I last saw him – on parade at HMNZS Philomel, the Devonport naval base resplendent in his No. 1 whites at a review by Earl Mountbatten in 1956 and we had shortly before met up at the Inter-ship athletic sports. As he would have then been aged about 26, and although I understand remained in the RNZN for some time afterwards, somebody else may be able to fill details of his post Navy career.
John attended St Peters from 1946-49, during an Auckland posting to New Zealand of his Royal Navy commander dad, Christopher.
Back in England he was called up for National Service 1955-57. During this time he was commissioned as 2nd Lieutenant (on demob full Lieutenant) in 44th Heavy Anti-aircraft Regiment, Royal Artillery, serving in the British Army on the Rhine in post war Germany. Activities included leading his platoon in the 4-day Nijmegan Road Marches, to be garlanded as if the liberating heroes, by then still war scarred Nijmegan citizens!, running in the winning team in the 1957 BAOR cross-country championships, and being capsized by barge wakes on the Rhine – he recalls dragging themselves ashore sodden and frozen, near Strasbourg Cathedral, the regiment having been disbanded and surplus officers’ mess cash spent among other things, on a canoeing trip for John and a fellow subaltern, toward the end of his Service!
Royal NZ Signal Corps; Lieutenant Colonel Australia, India /Pakistan with the UN (UNIMOGIP), New Zealand force Singapore, twice, mostly working in Malaysia and peacekeeping in the Sinai Peninsula, Egypt
Richard attended form 1 and form 2 in 1959 1960. He had a very adventurous life mostly in the New Zealand army. He attended Portsea officer Cadet school and served many years overseas in Australia, India /Pakistan with the UN (UNIMOGIP), New Zealand force Singapore, twice, mostly working in Malaysia and peacekeeping in the Sinai Peninsula, Egypt.
He was as a Lieutenant Colonel the last director of the Royal New Zealand Signals Corp. After Richard left the regular force he worked as head of the exercise writing team from the Territorial force.
Richard had a Master of Philosophy from Massey University and he was a Justice of the Peace.
He was a loved husband, father and grandfather. His mother, Pamela was a librarian at St Peters in the 1970s.
In 2016, at the Association’s annual reunion, Life Membership of the Association was conferred on WO2 (Rtd) Barry Cook for services to the Guns and the Association over many, many years. He had previously been awarded Life Membership of the Hamilton RSA for service to the RSA.

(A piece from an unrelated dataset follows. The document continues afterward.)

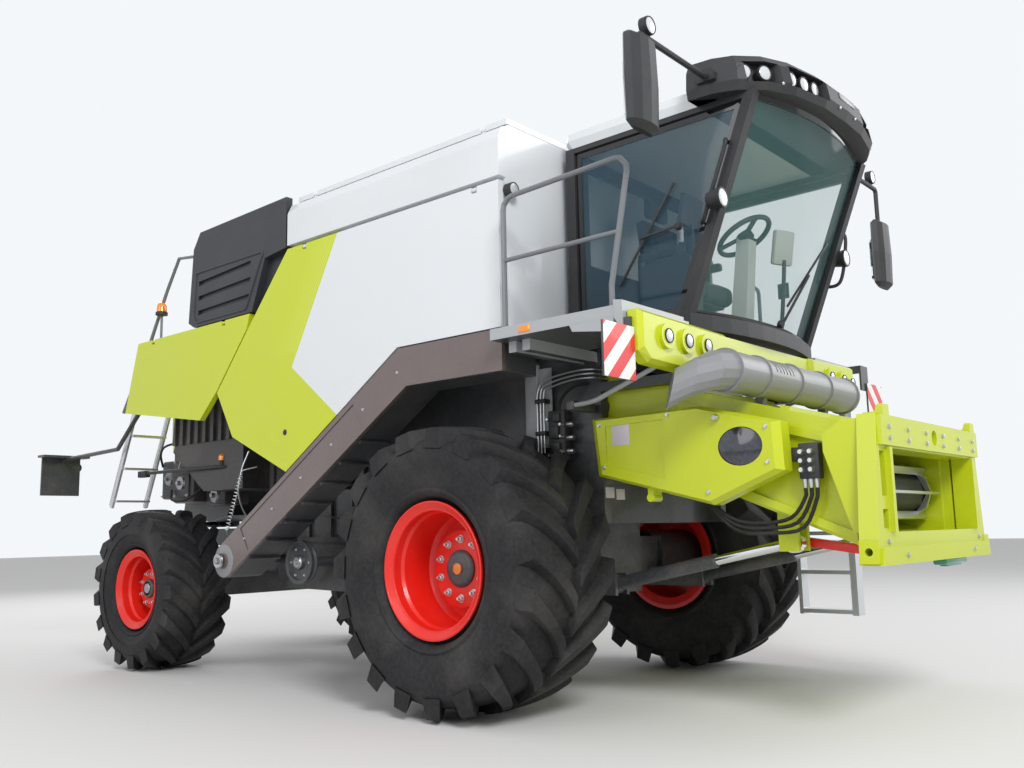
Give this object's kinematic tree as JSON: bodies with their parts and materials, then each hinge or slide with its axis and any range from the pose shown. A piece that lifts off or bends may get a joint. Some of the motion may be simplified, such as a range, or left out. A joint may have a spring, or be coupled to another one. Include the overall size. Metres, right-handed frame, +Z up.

Barry, or Cookie as he is known to his friends, was conscripted into the Army through CMT in 1953, completing the 10th Intake and was posted to 4 Med Regt RNZA for Artillery training. On 3 December 1956, he enlisted into the Regular Force and retired after 20 years’ service in 1976 with the rank of WO2.
His initial RF posting was to the Artillery Wing at Papakura. Like many Artillery men of that era, he was transferred to 1 NZ Regt, Malaya with the rank of Bdr in 1958 and returned to 16 Fd Regt RNZA in 1960.
Barry served with Don Kenning’s Battery in SVN from July 1965 to March 1966 and was then posted to the National Service Training Unit as an Instructor, followed by a stint at the School of Guns as Staff Sgt IG. 1970 saw him posted back to 4 Med Bty RNZA as the BSM, taking over from Bob Blankley. His last two years of service were at the Hamilton Recruiting Office.
Barry’s principle trade as a Gunner was as a Sig and he served in both Malaya and Vietnam in that role and was the BC’s Pronto in SVN.
1962 saw Barry on exchange to Australia and in 1964 saw him taking part in Operation Powderhorn UK as Guard Sgt at the Tower of London.
Barry counts many Gunners as special friends, however, two stand out for him. The first is Lt Col John Masters MC, RNZA and the second is Master Sergeant Vince Pelito, Commo Chief, 173rd Airborne, Us Army, whom he met at Bien Hoa in South Vietnam. Both these men made a lasting impression on him and had the greatest influence on his Artillery career.
After completion of his service, Barry worked as the site and sales manager for the NZ National Field Days for 12 years, then did 18 months as a service station manager followed by 8 years as an assistant foreman for a manufacturer of boat trailers.
He has been heavily involved with his local RSA and is currently on the Executive of the Hamilton RSA and been their Parade, Marshall, on ANZAC Day for many years.
Throughout most of his career, Barry has been ably supported by his wife Maureen (Mo) and since retirement, overseas travel has been a highlight for them. In 2005 they travelled to the States with the Vietnam Veteran Travel Club. In 2007 they travelled to Passchendaele and Ypes with a VANZ tour and in 2013 Barry revisited Vietnam with his son Steve, who was at that time, a Colonel at Defence HQ.
There have been other highlights since retirement too – in 2006 Barry was part of the team involved with them memorialisation of 4 Med Regt and its successor 4 (G) Med Bty RNZA with the placement of a 5.5 Gun in Hamilton’s Memorial Park.
That same year he delivered the match ball to Hamilton’s Rugby Park by helicopter in a joint PR exercise between the Waikato Rugby Union and the RSA to observe ANZAC Day and in 2016 Barry and Mo were involved with the WWI Centenary Commemorations and the Last Post Ceremony at Pukeatua, the National War Memorial in Wellington where he recited the Ode and Mo recited it in Te Reo. And finally, Barry went to Canberra in August 2016 for the Australian Long Tan commemoration.